3,5 MİLYONU HALKA AÇIKLASINLAR Bunlar, belediye çalışanlarının üzerine bir ve bir buçuk milyon olmak üzere 3 ayrı kredi çektiriyorlar. O paraları paylaşıyorlar, farklı kişilerin üzerine aktararak kendi hesaplarına geçiriyorlar. Belgeleri var. Daha sonra o üç kişiyi kurtarmak için belediyede çalışan bir garibanın üzerine yeniden 3 buçuk milyon dolar kredi çekiyorlar.
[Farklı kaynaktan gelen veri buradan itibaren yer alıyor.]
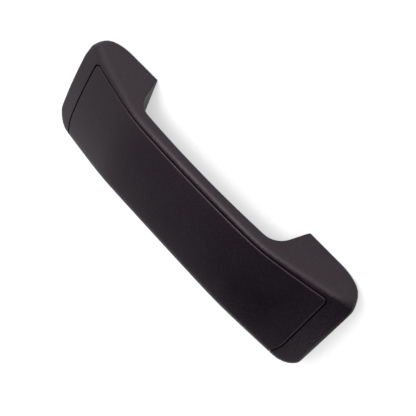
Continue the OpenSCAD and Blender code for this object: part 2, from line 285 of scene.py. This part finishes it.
    def splayAt(self, x):
        run = abs(x)
        share = (run / self.gapCentre if run < self.gapCentre else 1 if run < self.gapLength / 2
                 else max(0, (self.sweepStart - run) / (self.sweepStart - self.gapLength / 2)))
        return -math.copysign(self.gapSplay * share, x)

    # A corner of the section, rounded in steps
    def rounded(self, corner, before, after, radius, steps, shares):
        first, second = before - corner, after - corner
        half = first.angle(second) / 2
        reach = min(radius / math.tan(half), shares[0] * first.length, shares[1] * second.length)
        radius = reach * math.tan(half)
        first, second = first.normalized(), second.normalized()
        centre = corner + (first + second).normalized() * radius / math.sin(half)
        start, stop = corner + first * reach - centre, corner + second * reach - centre
        turn = math.pi - 2 * half
        return [centre + (start * math.sin(turn * (1 - i / steps)) + stop * math.sin(turn * i / steps))
                / math.sin(turn) for i in range(steps + 1)]

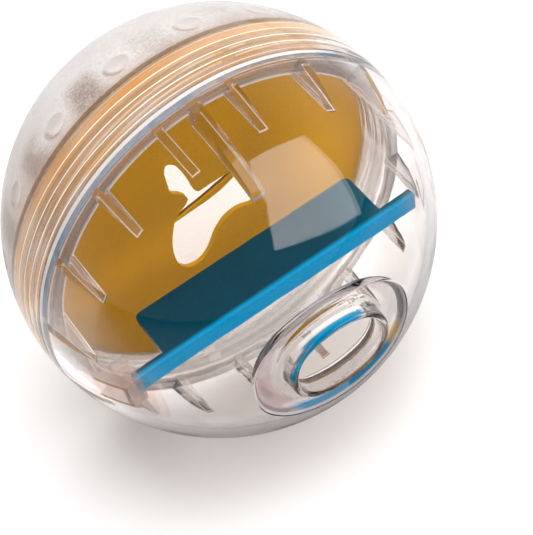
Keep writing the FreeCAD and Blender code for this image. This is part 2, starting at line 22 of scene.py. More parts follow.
# ------------------------------------------------------------------ node helpers
class Mat:
    """A material under construction, with short calls for the nodes it needs."""

    def __init__(self, name):
        self.m = bpy.data.materials.new(name)
        self.m.use_nodes = True
        self.t = self.m.node_tree
        self.t.nodes.clear()
        self.out = self.t.nodes.new("ShaderNodeOutputMaterial")
        self.coord = self.t.nodes.new("ShaderNodeTexCoord").outputs["Object"]

    def put(self, sock, v):
        if isinstance(v, bpy.types.NodeSocket):
            self.t.links.new(v, sock)
        elif v is not None:
            sock.default_value = v

    def math(self, op, a, b=None, c=None, clamp=False):
        n = self.t.nodes.new("ShaderNodeMath")
        n.operation = op
        n.use_clamp = clamp
        for i, v in enumerate((a, b, c)):
            if v is not None:
                self.put(n.inputs[i], v)
        return n.outputs[0]

    def ramp(self, v, lo, hi, a=0.0, b=1.0, smooth=True):
        n = self.t.nodes.new("ShaderNodeMapRange")
        n.interpolation_type = "SMOOTHSTEP" if smooth else "LINEAR"
        self.put(n.inputs["Value"], v)
        for k, x in (("From Min", lo), ("From Max", hi), ("To Min", a), ("To Max", b)):
            self.put(n.inputs[k], x)
        return n.outputs["Result"]

    def noise(self, scale, detail=2.0, rough=0.5, vec=None, distortion=0.0):
        n = self.t.nodes.new("ShaderNodeTexNoise")
        self.put(n.inputs["Vector"], vec or self.coord)
        n.inputs["Scale"].default_value = scale
        n.inputs["Detail"].default_value = detail
        n.inputs["Roughness"].default_value = rough
        n.inputs["Distortion"].default_value = distortion
        return n.outputs["Fac"]

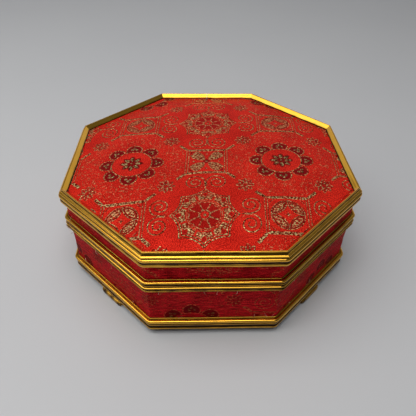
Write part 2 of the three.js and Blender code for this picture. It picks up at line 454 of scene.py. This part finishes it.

Bu üç kişinin üzerindekini krediyi kapatıyorlar. Bankaya bir kişi borçlu oluyor. TMSF bu bankaya el koyduğu zaman bakıyor ki adam bankayı soymuş ama evrak yok, beklemeye alınıyor. Korkmaz Yiğit geliyor ve itiraf ediyor, biz soyduk diyor. Evraklar ortaya çıkınca Mustafa Sarıgül mahkemeye gidiyor, reddediyor. Mahkeme de reddedince parayı ödemek zorunda kaldı. Son taksitini geçen ay ödemiş. Bizi hırsız görüp bir takım senaryolarla kendilerine benzeten CHPli cesaretli dürüst milletvekilleri şimdi halka açıklama yapsın.